Robert Priddle, Executive Director of the IEA, said: "The government is committed to making a large number of reforms to its energy sector. A timetable for the implementation of these reforms should be set to ensure that commercial decisions can be made in a clear regulatory framework."
Priddle welcomed the Italian government's efforts to liberalize energy markets and improve their functioning. He commended the consensus at the National Conference on Environment and Energy among the Italian government, energy industries and unions on increasing the role of the market in the energy sector.
In February 1999, the government issued a legislative decree to implement the EU directive on electricity. This decree instructed state utility ENEL to divest itself of at least 15 Gw of generation capacity and set up a single purchase system for captive consumers. The IEA predicts that this reform together with the revision of prices to end users, access to the grid and the buy-back tariffs, will lower the price of electricity, especially for small and medium enterprises. It recommends to the government to ensure that the legislative decree, and in particular ENEL's divestiture of assets, does in fact generate competition.
In the gas sector SNAM, owned by state petroleum firm ENI, has a dominant position in natural gas imports and transport. In May 1999, parliament mandated the government to implement the European Union Directive on natural gas within 1 year: "The IEA recommends implementing this reform as soon as possible. Because SNAM's take-or-pay contracts are likely to account for a substantial amount of gas imports, the IEA recommends that the government seek ways to reduce their anti-competitive effects."
Natural gas consumption has increased rapidly in Italy, and import sources are being diversified. The IEA said that Italy would continue to be dependent on large foreign gas suppliers. However, the agency added the removal of unnecessary barriers to oil and gas exploration and production would increase domestic production and enhance security of supply.
Pushing wind energy as a viable replacement for fossil fuels, Greenpeace said its study showed that a total of 1.2 million Mw of wind power capacity could be installed worldwide by 2020, to produce 10% of the world's power.
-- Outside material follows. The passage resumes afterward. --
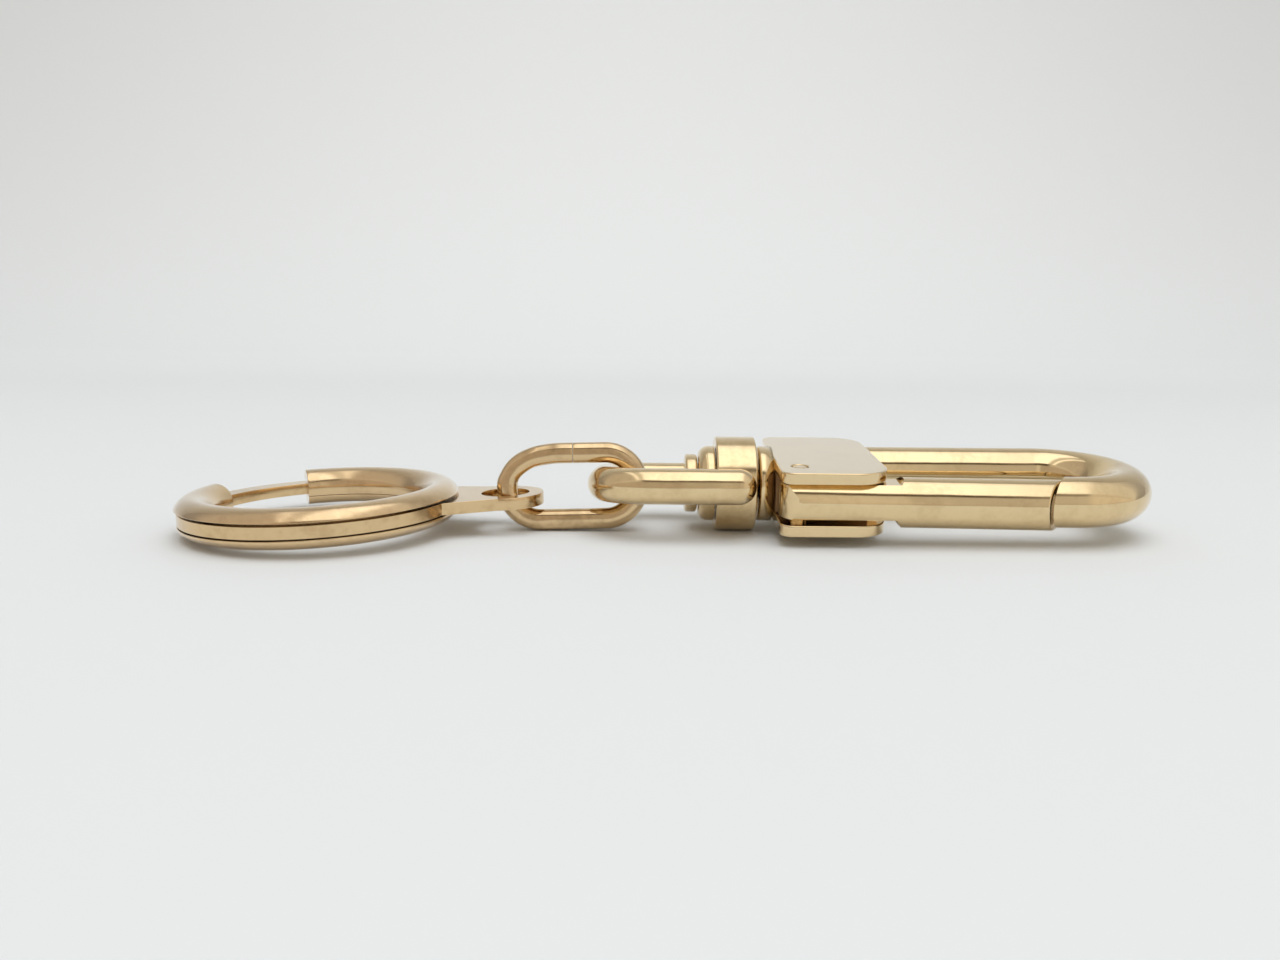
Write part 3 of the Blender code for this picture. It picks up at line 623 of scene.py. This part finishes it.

This capacity, said Greenpeace, would equate to more than the total electric power consumption in Europe today, or 20% of worldwide electric power consumption in 1998.
The three groups reckon that this wind power boom would create 1.7 million jobs worldwide and reduce carbon dioxide emissions by more than 10 billion tonnes. One fifth of the additional capacity would be required in Europe, creating about 250,000 jobs there.
At the end of 1998 worldwide wind power capacity amounted to 10,153 Mw, of which 2,597 Mw was installed during that year.
The three groups predict that the growth rate for installation of new wind power plant will be 20%/year during 1998-2003, after which worldwide wind power capacity would be 33,400 Mw.
To meet the 10% by 2020 target, though, the growth rate for installation would need to be 30%/year during 2004-2010, after which growth rates would be expected to decline to an annual installation rate of about 150,000 Mw/year.
This would be achievable, they maintain, because the wind industry demonstrated during 1993-98 that it can install new capacity at a rate of 40%/year, because unit costs are expected to decline as wind turbine production volumes increase, and because a boom is envisaged in offshore wind power installations.
Crucially, wind turbine manufacturers are judged able to keep up with this anticipated growth spurt: "By the end of 1999 manufacturing capacity is expected to reach a level of 5-6,000 Mw/year, with adequate venture capital available for further development."
The three groups maintain that this blossoming of wind power would only be possible with the demonstration of will power by governments.
Corin Millais, Greenpeace renewable energy campaigner, said: "Governments must now act to establish the regulatory framework and set legally binding targets for renewables.
"There's no excuse for inaction because wind power is an affordable, feasible, mainstream global energy force that is able to substitute for conventional fuels."
Denmark is leading Europe's wind power program, but the U.K. wind industry's recent downturn following a reduction in government concessions shows that wind technology still needs government help to get established.
Danish Forum Chairman Hans Bjerregard said: "We are already approaching 10% of wind power in Denmark and the official target for wind in Denmark is 50% of electricity consumption by 2030, including pioneering the development of offshore wind.
"This report proves that we can replicate the success of the Danish model if governments will step up the promotion of renewable energies."